At the end of the article Judis comes to the same conclusions that I have. First, for the public in general thoughts of 9/11 have been crowded out by Bush's incompetence on things like New Orleans, not to mention Iraq, and the GOP in general is being pulled down with him. This is why Democrats won in 2006. The “public mind” is not thinking about terrorism and for the most part 9/11 is far enough behind us that it doesn’t have the impact it once did. This is why we see the conservative rhetoric turn to nonsensical and offensive comments like calling for another 9/11.

Second, the one GOP candidate who can win in 2008 is Rudy, because he is the only one who can, in the “public mind”, invoke 9/11 in a credible way, using it as a mortality reminder and presenting himself as a protector and the Democrats as weak (the same way Bush did to Kerry). Can you picture Mitt Romney trying to use 9/11 in the way Bush did?

However, Judis is a little overly optimistic in hoping that "the moment of September 11--and the reminder of mortality that it brought--may well have passed. And with it, too, the ascendancy of politicians who exploited the fear of death that lies within us all." It would be nice if it were so, but fear is part of politics. Rudy started it months ago when he echoed Cheney with his “a vote for the Democrats is a vote to get us attacked” comment.

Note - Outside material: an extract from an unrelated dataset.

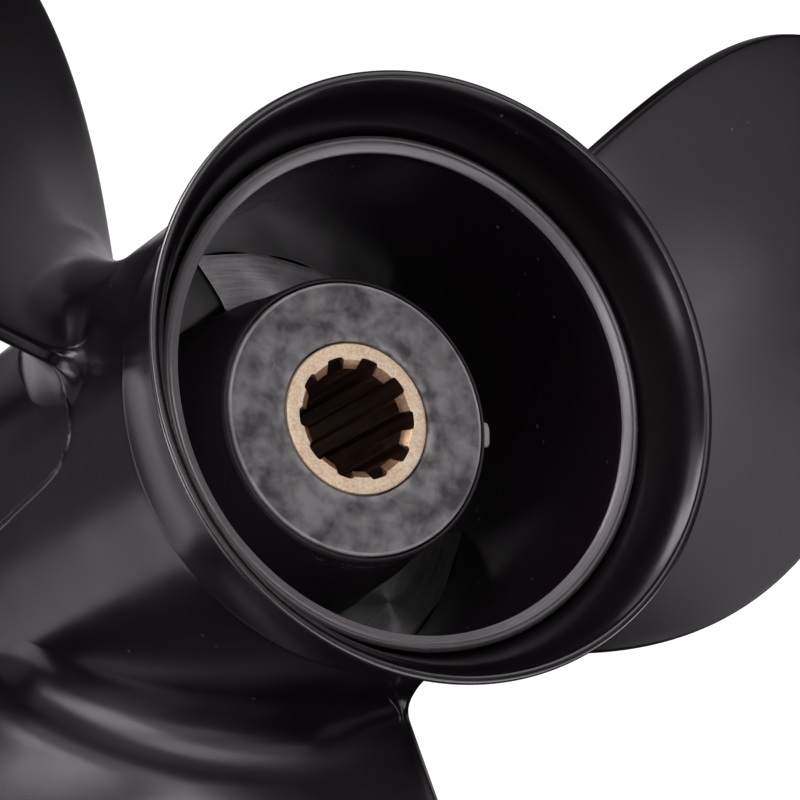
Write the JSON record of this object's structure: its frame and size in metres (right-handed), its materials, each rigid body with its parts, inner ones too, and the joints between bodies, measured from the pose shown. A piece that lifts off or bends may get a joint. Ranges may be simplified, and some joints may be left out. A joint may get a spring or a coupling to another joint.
{
  "type": "boat propeller",
  "caption": "Outboard boat propeller with broad raked blades on a through-hub exhaust barrel, a flared aft ring, and a splined bronze sleeve in a rubber bush.",
  "frame": {"origin": "on the shaft axis, at the plane of the forward face of the barrel, on which the propeller stands", "axes": "+Z along the shaft axis, pointing aft to the flared lip; +X and +Y square to it, with the first blade's reference line 141 degrees from +X"},
  "size_m": [0.2632, 0.2474, 0.127],
  "materials": {
    "black_paint": "satin black paint over cast aluminium",
    "black_ring": "satin black paint over a turned aluminium ring",
    "machined_web": "thin black paint over a turned cast face with tool marks",
    "bush_rubber": "moulded black-grey rubber with flow marks",
    "sleeve_bronze": "sintered bronze, broached"
  },
  "bodies": {
    "propeller": {"hub_barrel": "black_paint", "diffuser_ring": "black_ring", "web_1": "machined_web", "web_2": "machined_web", "web_3": "machined_web", "inner_hub": "black_paint", "blade_1": "black_paint", "blade_2": "black_paint", "blade_3": "black_paint"},
    "bush": {"rubber_bush": "bush_rubber"},
    "sleeve": {"splined_sleeve": "sleeve_bronze"}
  },
  "joints": [
    {"name": "bush_slip", "type": "hinge", "parent": "propeller", "child": "bush", "pos_m": [0, 0, 0.061], "axis": [0, 0, 1], "continuous": true},
    {"name": "sleeve_wind_up", "type": "hinge", "parent": "bush", "child": "sleeve", "pos_m": [0, 0, 0.0555], "axis": [0, 0, 1], "range_deg": [-8, 8], "stiffness_Nm_per_rad": 150}
  ]
}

Judis even points out that in one experiment when the subjects are told to take their time and think about the message rationally they are less likely to be influenced by the mortality reminder. The subjects that are not encouraged to take their time and think have the opposite response. The same voters that were moved by Bush’s fear appeals also tend to be Rudy voters. Which just goes to show, after Katrina, the quality of health care (even for the insured), the state of our foreign policy, an increasing gap between the top and bottom of the economic scale and the general moral bankruptcy of the Bush administration, the only thing the GOP has left is fear.